Além disso, o TGUE sublinha que o ónus da transmissão desta informação cabe, em primeiro lugar, às partes interessadas, embora possa também provir de terceiros ou de qualquer outra fonte. As autoridades nacionais da concorrência não estão obrigadas a procurar ativamente informação adicional, podendo permanecer passivas até receber os dados relevantes.

Conclusões e próximos passos

O acórdão do TGUE está sujeito a recurso para o TJUE, o que é previsível. Se for confirmada, a interpretação do artigo 22.º do Regulamento das Concentrações atribui às empresas uma responsabilidade ativa no fornecimento de informações à autoridade da concorrência na ausência de um regime nacional de controlo das concentrações e consolida a possibilidade de uma ação passiva por parte da autoridade da concorrência enquanto não forem fornecidas informações suficientes.
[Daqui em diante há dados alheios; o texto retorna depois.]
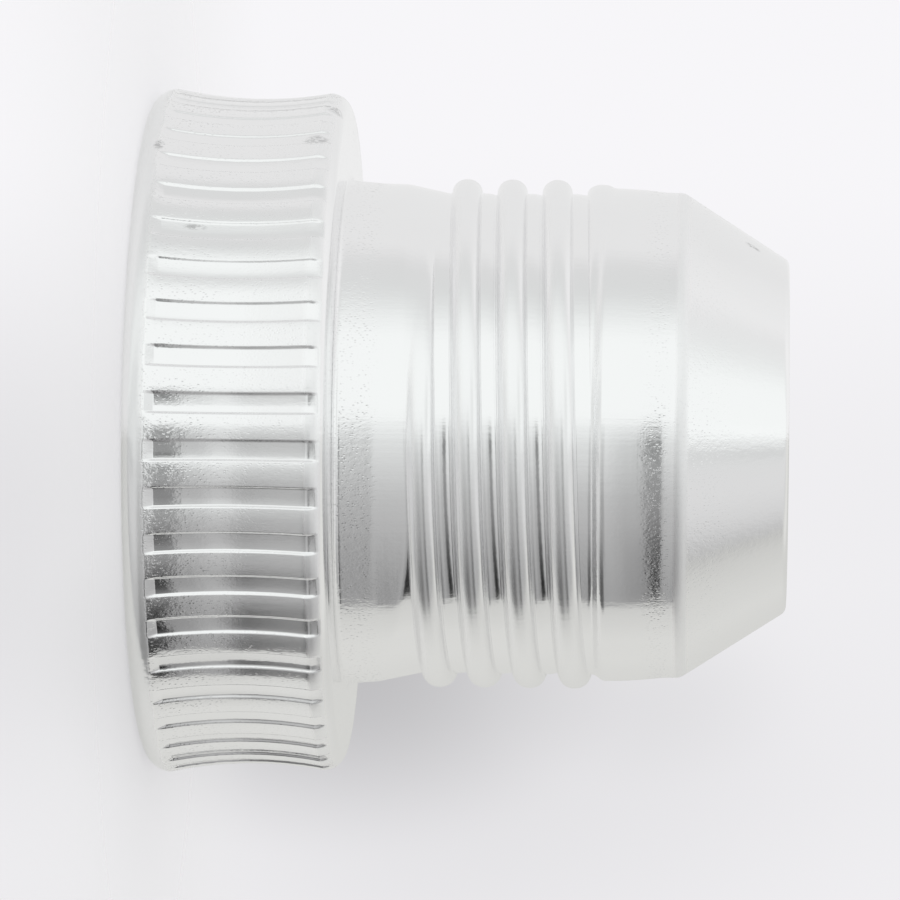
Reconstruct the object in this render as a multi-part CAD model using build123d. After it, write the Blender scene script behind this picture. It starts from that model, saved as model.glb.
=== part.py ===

Este caso difere do caso Illumina/Grail, em que foi a própria Comissão que incentivou os EM a solicitarem uma remessa que lhe permitisse analisar a concentração, que não atingia os limiares de notificação à Comissão ou a qualquer autoridade nacional da concorrência. Nessa ocasião, o TJUE pronunciou-se contra a ação da Comissão, considerando que o artigo 22.º do Regulamento das Concentrações não deve ser utilizado como um método de escrutínio de operações não notificáveis, mas sim como um instrumento para os EM que não dispõem de regimes de controlo das concentrações agirem contra operações suscetíveis de afetar negativamente a sua jurisdição e, de um modo mais geral, o mercado interno.

De qualquer modo, o presente processo sublinha a importância de uma análise pormenorizada e de assessoria especializada no que diz respeito às estratégias de notificação das concentrações, especialmente - mas não só - quando envolvem jurisdições que não têm um regime nacional de controlo das concentrações, ou que introduziram alterações a esse regime para incorporar poderes de intervenção e permitir a investigação de operações que não atingem os limiares de notificação normais.